War Museum displays restored rare tankSeptember 25, 2012
It’s a tiny tank by today’s standards, but the Six-Ton Tank M1917 played a key role in preparing Canadian troops for combat in the Second World War. Thanks largely to a generous donor, the Friends of the Canadian War Museum and some skilled volunteers, one of these rare machines is now on display at the War Museum.
In the early days of the Second World War, Canada was in dire need of tanks to train the newly-formed Canadian Armoured Corps but had almost no tanks of its own. The solution came across the border in the form of the M1917. It was an American-made version of the revolutionary Renault FT, the first tank with a fully rotating gun turret, rear-mounted engine and forward driver’s compartment—standard features on most tanks built ever since.
For the Canadian army, the M1917 was not ideal. The tanks were small, slow, and unreliable. Many had suffered from years of hard use and outside storage, and required overhauls before they would work again.

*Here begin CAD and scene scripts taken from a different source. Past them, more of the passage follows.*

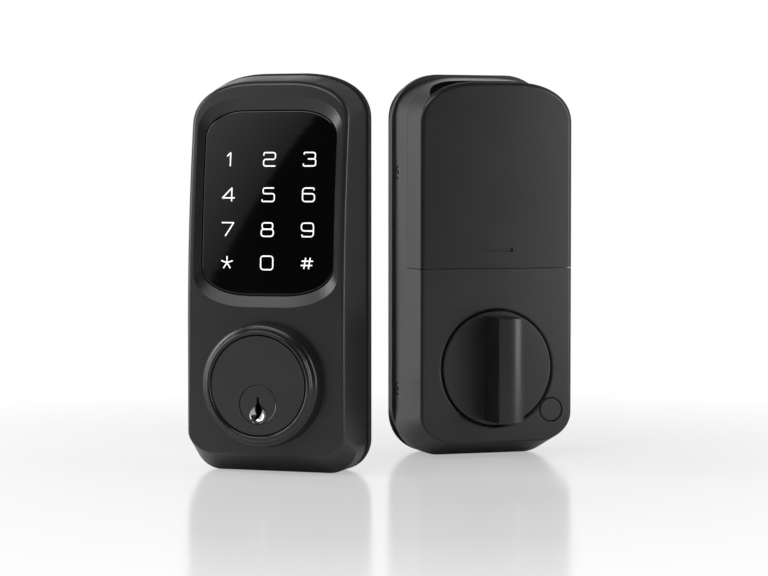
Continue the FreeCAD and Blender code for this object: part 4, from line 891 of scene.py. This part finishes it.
soft_box("soft_box_left", (-0.8, 0.25, 0.3), (0, 0, 0.08), 0.3, 0.9, 1.8)
soft_box("soft_box_near_left", (-0.4, -0.25, 0.15), (0, 0, 0.08), 0.12, 0.5, 1.3)
soft_box("soft_box_near_right", (0.42, -0.08, 0.12), (0, 0, 0.08), 0.12, 0.4, 0.8)
soft_box("soft_box_right", (0.6, 0.25, 0.3), (0, 0, 0.08), 0.3, 0.8, 0.7)
soft_box("soft_box_above", (-0.25, -0.72, 1.0), (0, 0, 0.08), 0.9, 0.4, 4.8)

# A glowing card at the left, fading towards the lock, makes the slanting glare on the glass.
work_on(None)
bpy.ops.mesh.primitive_plane_add(size=1, location=(0, 0, 0))
card = bpy.context.active_object
card.name = "glare_card"
card.scale = (0.3, 0.52, 1)
bpy.ops.object.transform_apply(scale=True)
card.location = (-0.476, -0.85, 0.36)
card.rotation_euler = (math.radians(90), math.radians(11), 0)
card.visible_camera = False
card.visible_diffuse = False
card.visible_shadow = False
glow_card = bpy.data.materials.new("glare_card")
glow_card.use_nodes = True
nodes, links = glow_card.node_tree.nodes, glow_card.node_tree.links
nodes.remove(nodes["Principled BSDF"])
card_spots = nodes.new("ShaderNodeTexCoord")
card_split = nodes.new("ShaderNodeSeparateXYZ")
links.new(card_spots.outputs["Object"], card_split.inputs["Vector"])
ramp = nodes.new("ShaderNodeMapRange")
ramp.inputs["From Min"].default_value = -0.15
ramp.inputs["From Max"].default_value = 0.15
ramp.inputs["To Min"].default_value = 2.6
ramp.inputs["To Max"].default_value = 0.3
links.new(card_split.outputs["X"], ramp.inputs["Value"])
card_glow = nodes.new("ShaderNodeEmission")
links.new(ramp.outputs["Result"], card_glow.inputs["Strength"])
links.new(card_glow.outputs["Emission"], nodes["Material Output"].inputs["Surface"])
coat(glow_card, card)

# ---- Camera ----
# A long lens a little right of the keypad's middle, level with its upper keys.

view = bpy.data.cameras.new("camera")
view.lens = 112.5
view.sensor_width = 36
camera = bpy.data.objects.new("camera", view)
camera.location = (0.2851, -0.8864, 0.109)
camera.rotation_euler = (math.radians(90 - 2.58), 0, math.radians(18))
bpy.context.scene.collection.objects.link(camera)
bpy.context.scene.camera = camera
bpy.context.scene.view_settings.view_transform = "Standard"

work_on(None)
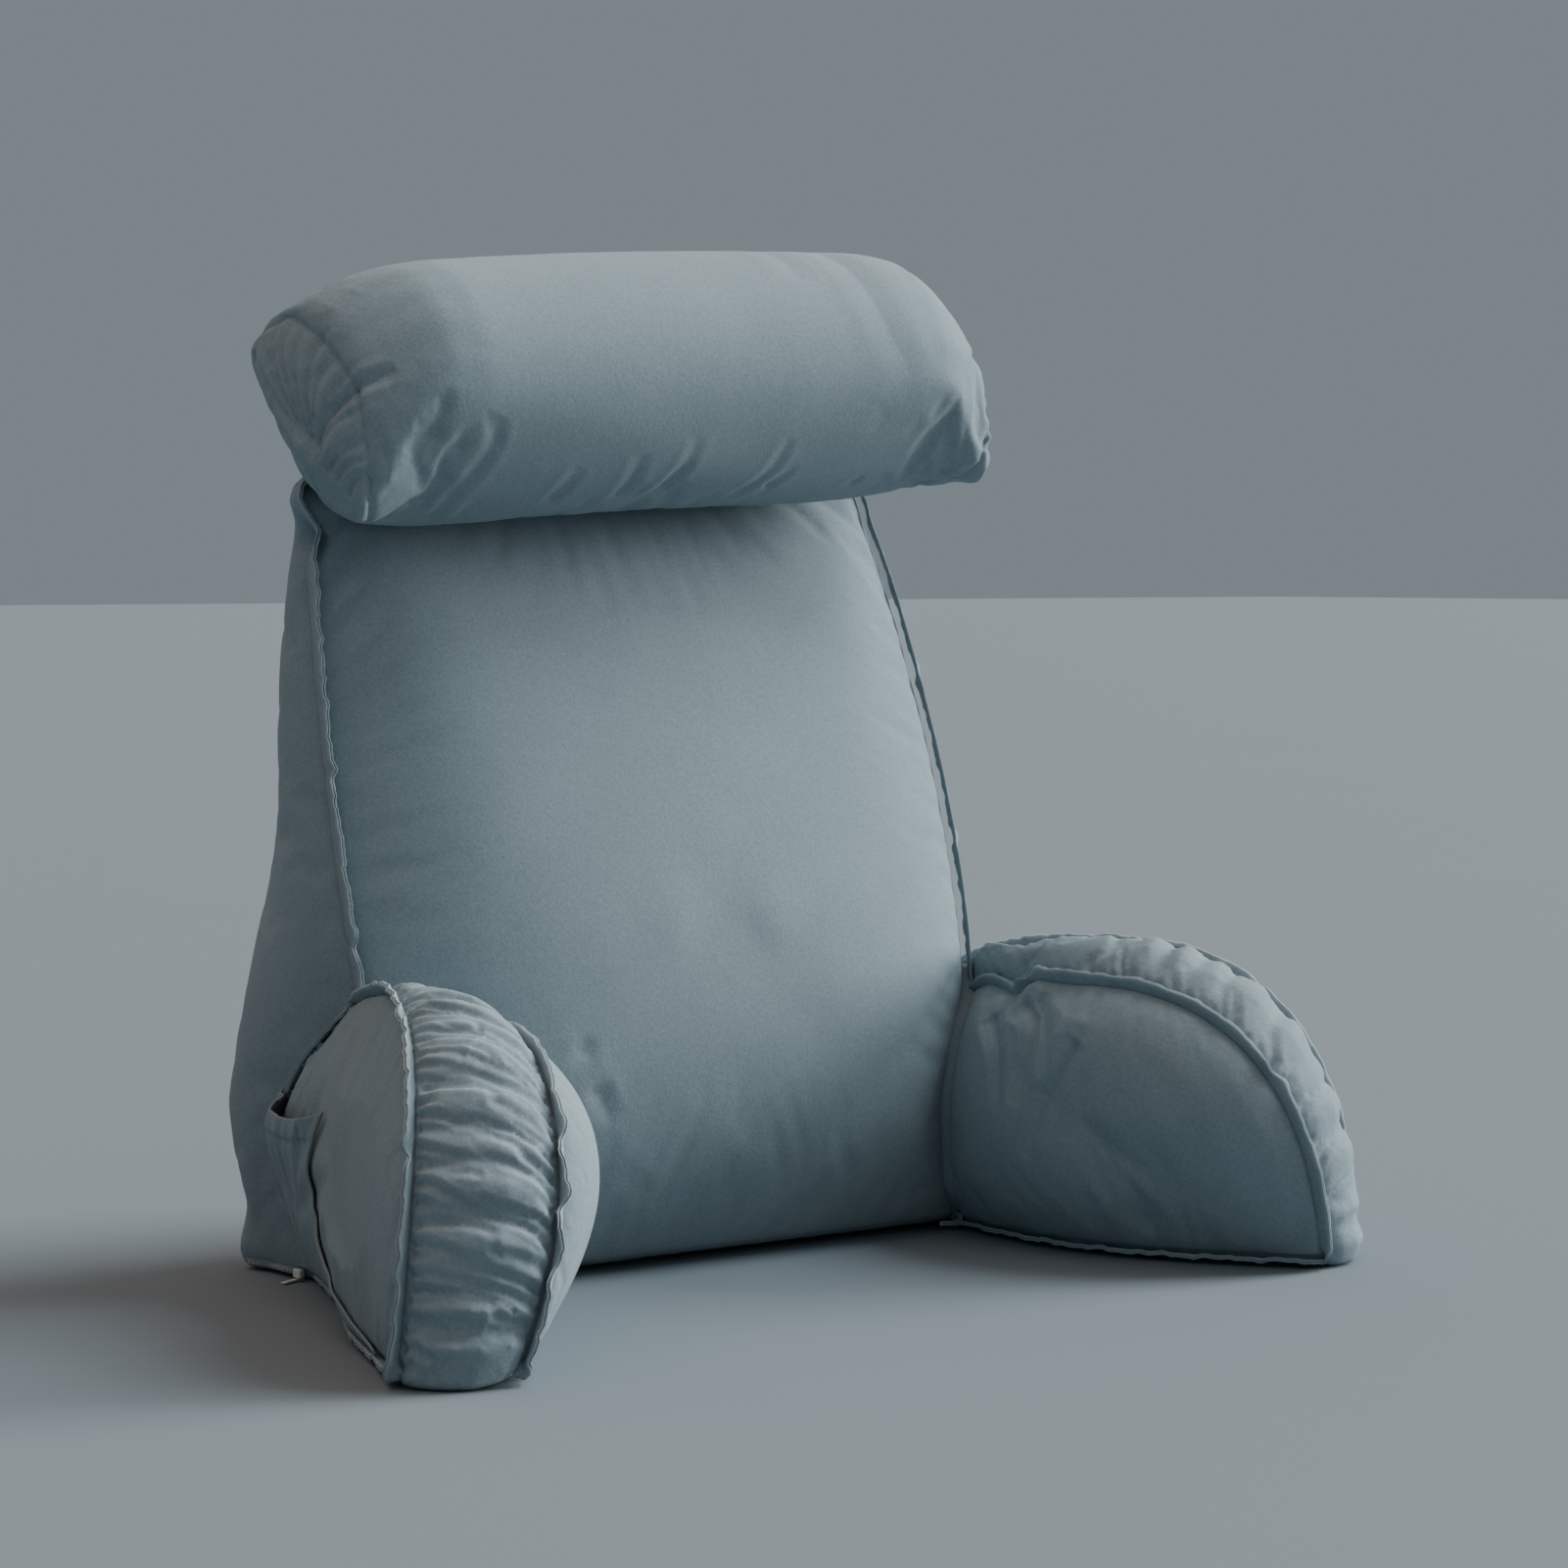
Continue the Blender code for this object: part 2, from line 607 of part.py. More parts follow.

But little else was available, so Canada imported about 250of the tanks, which were sold as scrap metal by the then-neutral United States. The tanks arrived at Camp Borden (now Canadian Forces Base Borden) in October 1940 and remained in service as training vehicles for the next three years. Although slow and unreliable, they were a useful stopgap until newer tanks became available. In 1943, many were scrapped for the much-needed steel they contained, while a few were sold as surplus for use as tractors.
Such had been the fate of the War Museum’s M1917, which was modified and used for years as a logging tractor near Bracebridge, Ontario. When it was acquired in 1997, it was incomplete and in poor condition. Museum staff, volunteers, and contractors spent about 5,000 hours on the restoration and reconstruction, which was generously supported by Richard Iorweth Thorman, the Friends of the Canadian War Museum, and DEW Engineering.
The restored tank now sits proudly in the War Museum’s LeBreton Gallery. One of only two M1917 tanks in Canada, it is also one of fewer than 20 known to exist in the world. It is the embodiment of change in military technology, a symbol of Canada-U.S. military relations, and a reminder of the founding of the Canadian Armoured Corps in the early, desperate days of the Second World War.